With these observations in hand, I invite you to think about the setting implications, because they are many and I am sure I haven’t thought of them all.  Here are a few I plan to discuss in future posts, but if you have any more ideas please leave them in the comments:    

* Why can’t anyone make money making or wholesaling magic items?
* Since you cannot make any money making them, who makes magic items and why?
* Why do casting services sell for more than marginal cost?
* Would or would not wizards cooperate on spell research when they are each other’s cheapest paths to new spells?
* Time is a major constraint on a community’s  aggregate magical capacity. How is this dealt with in terms of training new wizards?

Crafting – What elements of the crafting rules are realistic? (Part 3)

As promised to havenofinspiration in the comments of my last post, this time I will show the “Thomas Edison” Approach to crafting.  Thomas Edison’s approach to invention was to try tons of things until something worked. He had a experimental laboratory where just kept trying variations on the invention until a commercially viable one was found.  In that spirit, how much time and money would it take a crafter to complete an ambitious project (both in gp and dc) if he had the backing of unlimited time and money?


The top half of the figure shows the median amount of time it would take in log10 of weeks to complete the project of a given cost with the shaded area being the 10th to 90th percentiles.  The bottom half of the figure shows the same distributions for the amount of money in log10 of weeks. Remember, every skill check takes a week and every attempt costs one-third the retail price.  For reference, the red line in the gp half of the figure is the item costing its retail price in raw materials to make (e.g. 2 failures then a success).
The curves in blue show how a bonus +0 crafter would do making DC11 items with retail price from 10gp to 100gp. The curves in green show how a +10 crafter would do making DC21 items with retail price from 40gp to 400gp. In both cases, I chose these starting points because this starting price is the amount of value added a single take 10 success would create. For the +0 crafter, he will start spending more to make the item than its worth 50% of the time at about 40gp; for the +10 guy that happens at about 120gp.  However, the other half of the time, these crafters are still spending more (of much more) than the item is worth  to make it.  For very large projects (10 times the take-10 value-added per success), the median outcome is enormously expensive and the 10% to 90% range of outcomes is enormously wide.  For these big projects, you really have no idea what you are signing up for at the start (assuming you plan to chase success to completion).
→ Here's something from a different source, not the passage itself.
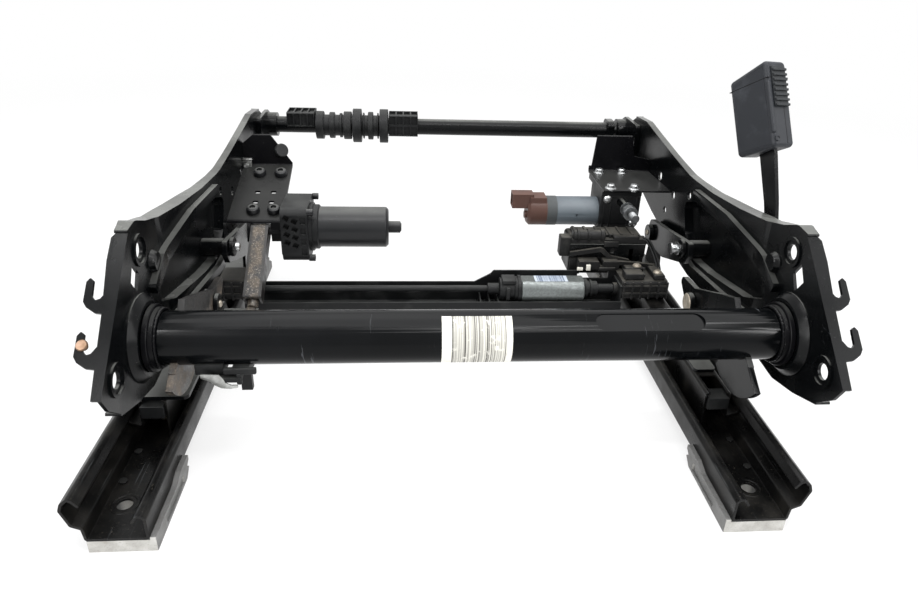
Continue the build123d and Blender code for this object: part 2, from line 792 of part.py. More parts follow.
# Bracket on the left member that carries the lift motor
def right_hand(x):
    """Place on the right that mirrors a place on the left of the seat frame."""
    return 2 * frame_shift - x


def lift_motor_bracket():
    near = right_hand(lift_cheek_x)
    far = member_face
    skirt_y = swing_y - 2
    path = [(skirt_y, 101), (skirt_y, 121), (387, 152), (387, 184)]
    sheet = push_x(strip(path, plate_wall, 3), near, far)
    taper = prism_y([(near - 1, 153), (near + 22, 186), (near - 1, 186)], 380, 392)
    taper = taper + prism_y([(near + 38, 186), (far + 1, 160), (far + 1, 186)], 380, 392)
    notch_x = right_hand(rod_x)
    notch = box(notch_x - channel_half - 2, far + 5, skirt_y - 5, skirt_y + 5, 95, 119.5)
    cheek_outline = [(skirt_y, 84), (skirt_y, 121), (345, 136), (352, 120), (345, 84)]
    cheek = prism_x(cheek_outline, near, near + ear_wall, 3)
    outer = notch_x + channel_half + touch_gap
    ear = prism_x([
        (skirt_y - 9, 102), (skirt_y - 4, 116), (skirt_y, 121), (skirt_y + 16, 126), (skirt_y + 16, 100),
    ], outer, outer + ear_wall, 2)
    pin = bar_x(near + 1, outer + ear_wall, swing_y, swing_z, rod_pin_radius)
    sheet = sheet - taper - notch
    slot_plane = Plane(origin=(0, 340, 135), x_dir=(1, 0, 0), z_dir=(0, -0.336, 0.942))
    for x in (near + 14, near + 30):
        for along in (-14, 2):
            slot = extrude(slot_plane * Pos(x, along) * SlotOverall(6, 4), amount=8, both=True)
            sheet = sheet - slot
    return mirrored(inside_frame(sheet + cheek + ear + pin), frame_shift)


nodes["lift_motor_bracket"] = lift_motor_bracket()


# Lift motor and its gearbox
def lift_gearbox():
    x0 = lift_cheek_x
    y, z = lift_motor_y, lift_motor_z
    half = lift_motor_radius + 7.5
    case = box(x0, x0 + 26, y - half, y + half, z - half, z + half)
    case = fillet(case.edges().filter_by(Axis.X), 9)
    collar = bar_x(x0 + 26, x0 + 29, y, z, lift_motor_radius + 4)
    for column in range(2):
        for row in range(4):
            window = Pos(x0 + 5.5 + 8 * column, y - half, z + 19 - 8.5 * row - 3 * column) * Rot(0, 30, 0)
            case = case - window * Box(5.5, 9, 5.5)
    for row in range(4):
        step = box(x0 + 19, x0 + 24, y - half - 1, y - half + 2, z - 20 + 11 * row, z - 13 + 11 * row)
        case = case - step
    return case + collar


def lift_motor_can():
    first = lift_cheek_x + 29
    body = bar_x(first, first + 75, lift_motor_y, lift_motor_z, lift_motor_radius)
    body = chamfer(body.edges().sort_by(Axis.X)[-1], 2.5)
    return body + bar_x(first + 75, first + 87, lift_motor_y, lift_motor_z, 6)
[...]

This pattern looks realistic to me as a general representation that when we undertake a project out of our comfort zone (DC11+), we really have a wide variation in the time and effort it will take to complete it.   We often won’t know if success is just around the corner even after many previous failures (this attribute is modeled by the geometric distribution which is memory-less so previous success or failure doesn’t make subsequent success or failure more likely). A bad result on an ambitious project can be orders of magnitude worse than a good one.  This is a reminder that achievements like the moon landing were the products of good project management as well as high craft engineers.  Breaking a project into ten 10,000gp DC21 projects is much more likely to succeed on time and on budget than one 100,000 gp project of the same DC.

For players, I would say this re-iterates what I said in my previous post, with the possible addition of suggesting that you play a long-lived race if you care for your character to spend his retirement treasure on ambitious craft projects like writing the great novel of his or her respective cultural group. For GMs, an impatient patron who feels cheated by the artist contructing his glorious statue or precious steel-golem chassis are plausible adventure hooks, even if noone in particular is trying to do harm. Maybe the party needs to find a magic lathe to get that crucial additional bonus. Well… its an idea at least.